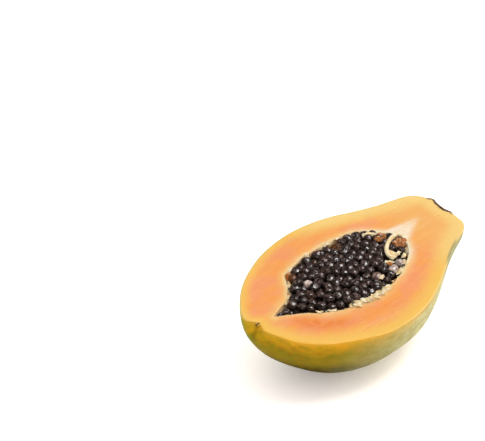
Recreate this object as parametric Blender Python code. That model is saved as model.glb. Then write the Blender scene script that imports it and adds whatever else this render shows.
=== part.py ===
"""One half of a papaya, cut lengthwise and lying on its back, with the seeds still in it.

Everything is shaped in the cut frame, in millimetres: X runs from the blossom tip to the stem scar,
Y runs across the cut towards its far edge, and Z stands out of the cut face, which is at Z = 0.
The finished solids are then tipped to the way the half lies and set on its small flat spot.
"""

import math

import bmesh
import bpy
import numpy as np
from mathutils import Matrix, Vector

MM = 0.001

# The way the half lies: its cut face is tipped towards its near edge and lifts a little at the stem end.
ROLL_DEG = 7.0
PITCH_DEG = 1.0
FLAT_SPOT_DEPTH = 0.9

# Skin outline, from the blossom end to the stem end, in millimetres. Each row is a half ring:
# X and Y on the far edge of the cut, X and Y on its near edge, the depth below the cut,
# how far the lowest point leans towards the stem, and how much the sides swell just below the cut.
SKIN_ROWS = (
    (-2.7, 0.0, -2.7, 0.0, 0.0, 0.0, 0.0),  # end of the dried flower stub
    (-2.4, 0.9, -2.4, -0.9, 0.9, 0.0, 0.0),
    (-0.9, 1.3, -0.9, -1.3, 1.2, 0.0, 0.0),  # foot of the stub, in the dimple
    (-2.1, 2.9, -1.6, -2.9, 2.8, -0.6, 0.0),
    (-3.8, 6.8, -2.6, -6.6, 6.6, -1.6, 0.0),  # lip round the dimple
    (-0.9, 12.8, -0.4, -13.8, 13.4, -1.9, 0.0),
    (8.5, 22.2, 4.6, -24.8, 23.8, -1.2, 0.0),
    (20.5, 30.0, 15.7, -36.2, 34.6, -0.1, 0.0),
    (37.0, 36.9, 32.5, -45.5, 46.2, 0.0, 0.0),
    (52.0, 40.3, 48.5, -51.6, 50.0, 0.0, 0.0),
    (68.0, 41.5, 66.0, -52.6, 51.2, 0.0, 0.01),  # widest ring
    (84.0, 39.9, 83.0, -50.1, 50.6, 0.0, 0.035),
    (99.0, 36.1, 99.0, -44.2, 46.8, 0.0, 0.045),
    (113.0, 30.5, 114.0, -37.0, 41.0, 0.0, 0.045),
    (127.0, 25.5, 128.0, -30.3, 34.0, 0.0, 0.04),
    (139.0, 22.3, 140.0, -25.8, 28.2, 0.0, 0.03),  # neck
    (147.5, 19.9, 148.5, -23.0, 23.8, 0.0, 0.02),
    (153.2, 15.8, 153.9, -18.4, 18.8, 0.0, 0.0),
    (156.4, 10.4, 155.4, -11.6, 11.6, 0.0, 0.0),
    (158.2, 7.4, 156.4, -7.6, 7.6, 0.0, 0.0),  # corky ring round the stem scar
    (157.8, 5.6, 156.2, -5.8, 5.8, 0.0, 0.0),
    (156.8, 3.4, 155.6, -3.6, 3.6, 0.0, 0.0),
    (156.0, 0.0, 156.0, 0.0, 0.0, 0.0, 0.0),  # middle of the stem scar
)
SKIN_RIB = 0.012
SKIN_RINGS = 50
SKIN_SEGMENTS = 60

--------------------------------

* WRITTEN EXERCISE
Print only the lines from the top of the data above down to the line holding "still in it.", inclusive.

* EXPECTED OUTPUT
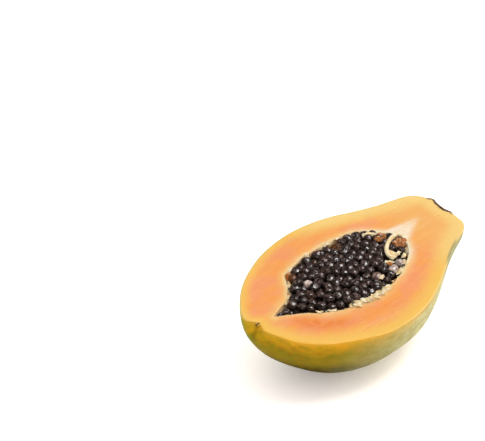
Recreate this object as parametric Blender Python code. That model is saved as model.glb. Then write the Blender scene script that imports it and adds whatever else this render shows.
=== part.py ===
"""One half of a papaya, cut lengthwise and lying on its back, with the seeds still in it.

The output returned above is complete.